Книга: Distributed operating systems
9.2.1. Processes
9.2.1. Processes
A process in Chorus is a collection of active and passive elements that work together to perform some computation. The active elements are the threads. The passive elements are an address space (containing some regions) and a collection of ports (for sending and receiving messages). A process with one thread is like a traditional UNIX process. A process with no threads cannot do anything useful, and normally exists only for a very short interval while a process is being created.
Three kinds of processes exist, differing in the amount of privilege and trust they have, as listed in Fig. 9-6. Privilege refers to the ability to execute I/O and other protected instructions. Trust means that the process is allowed to call the kernel directly.
| Type | Trust | Privilege | Mode | Space |
|---|---|---|---|---|
| User | Untrusted | Unprivileged | User | User |
| System | Trusted | Unprivileged | User | User |
| Kernel | Trusted | Privileged | Kernel | Kernel |
Fig. 9-6. The three kinds of processes in Chorus.
Kernel processes are the most powerful. They run in kernel mode and all share the same address space with each other and with the microkernel. They can be loaded and unloaded during execution, but other than that, can be thought of as extensions to the microkernel itself. Kernel processes can communicate with each other using a special lightweight RPC that is not available to other processes.

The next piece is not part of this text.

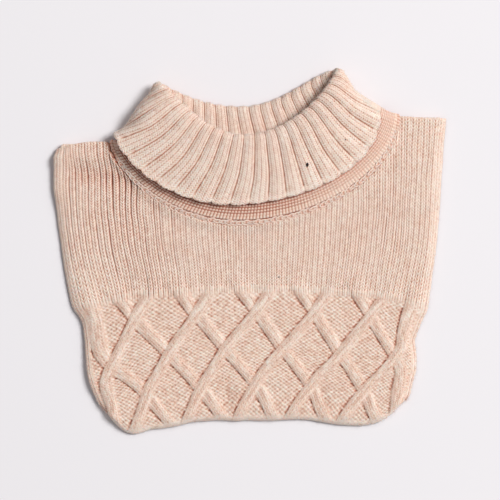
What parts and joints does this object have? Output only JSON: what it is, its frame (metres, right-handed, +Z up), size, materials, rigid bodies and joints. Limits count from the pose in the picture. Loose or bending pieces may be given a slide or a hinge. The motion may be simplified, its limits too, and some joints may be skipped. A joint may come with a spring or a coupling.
{
  "type": "neck warmer",
  "caption": "Knitted neck warmer lying flat, with a cable lattice front, ribbed yoke and a ribbed collar folded over outwards.",
  "frame": {"origin": "under the middle of the outline, on the surface that the neck warmer lies on", "axes": "+X to the right across the shoulders, +Y from the hem to the neck, +Z up out of the front panel"},
  "size_m": [0.3536, 0.3288, 0.0284],
  "materials": {
    "front_knit": "pale pink wool knit, matt, with rib and cables",
    "back_knit": "pale pink wool knit, matt, plain rib",
    "collar_knit": "pale pink wool knit, matt, wide rib",
    "seam_yarn": "pale pink wool yarn, linked chain stitches"
  },
  "bodies": {
    "root": {"back_panel": "back_knit", "front_panel": "front_knit", "shoulder_seam_left": "seam_yarn", "shoulder_seam_right": "seam_yarn", "neck_seam": "seam_yarn", "neckband": "collar_knit", "collar": "collar_knit"}
  },
  "joints": []
}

Each system process runs in its own address space. System processes are unprivileged (i.e., run in user mode), and thus cannot execute I/O and other protected instructions directly. However, the kernel trusts them to make kernel calls, so system processes can obtain kernel services directly, without any intermediary.
User processes are untrusted and unprivileged. They cannot perform I/O directly, and cannot even call the kernel, except for those calls that their subsystem has decided to make on their behalf. Each user process has two parts: the regular user part and a system part that is invoked after a trap. This arrangement is similar to the way that UNIX works.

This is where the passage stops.